Alabama, state, United States: Industrialization

Industrialization

The railroads built during Reconstruction were a major impetus to the industrialization of Alabama's economy. Birmingham was founded in 1870, and its first blast furnace began operations in 1880. The cotton textile industry developed in the 1880s. At that time farming was still dominant, and the fortunes of the state rose and fell with the market price of cotton. Constant use and erosion, however, began to exhaust the land.

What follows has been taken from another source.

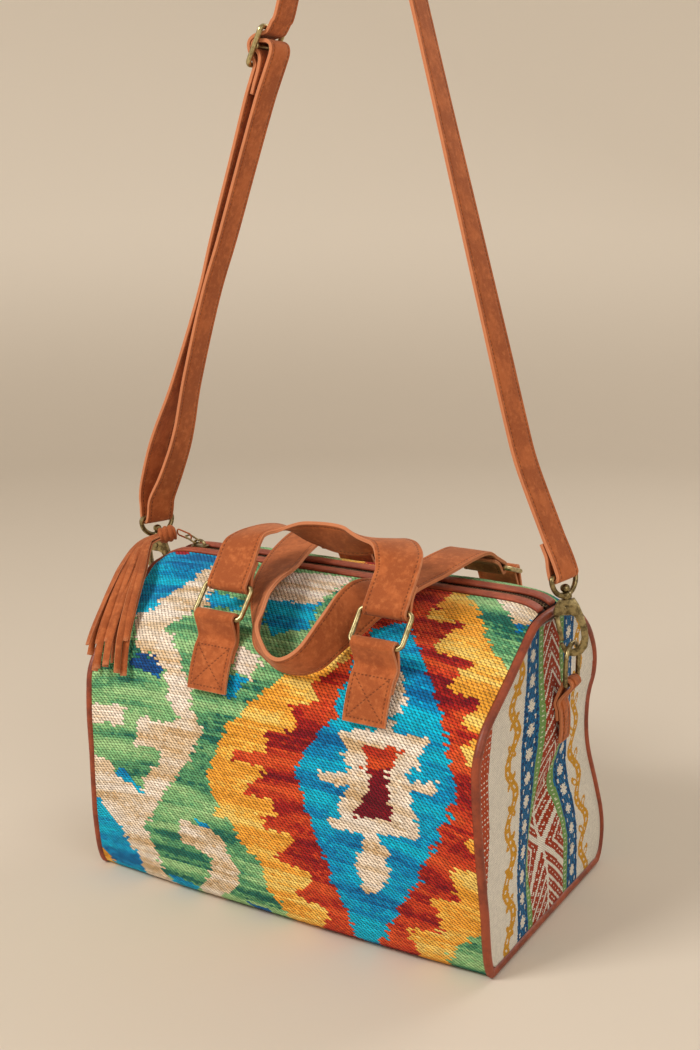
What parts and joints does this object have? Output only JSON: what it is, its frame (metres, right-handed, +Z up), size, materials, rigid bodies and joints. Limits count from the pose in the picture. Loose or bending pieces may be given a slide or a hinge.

Diversification of crops, much advocated in the 20th cent., was accelerated in 1915 when the boll weevil invaded the cotton fields and the demand during World War I brought high prices for food crops. The Great Depression and the agricultural program of President Franklin D. Roosevelt's New Deal caused more farmers to produce subsistence crops and took more land away from the wasting cotton culture. Beginning in the 1920s, there was a large migration of African Americans out of the state to northern manufacturing centers.

Industrialization was greatly increased during World War II with the appearance of factories producing machines, munitions, powder, and other war supplies. Huntsville became a center for rocket research, and its population more than quadrupled between 1950 and 1960. Industrialization and commerce increased throughout the state. Adding impetus to that growth was an ambitious development program of Alabama's inland waterways to provide cheap water transportation, more hydroelectric power, and flood-control measures.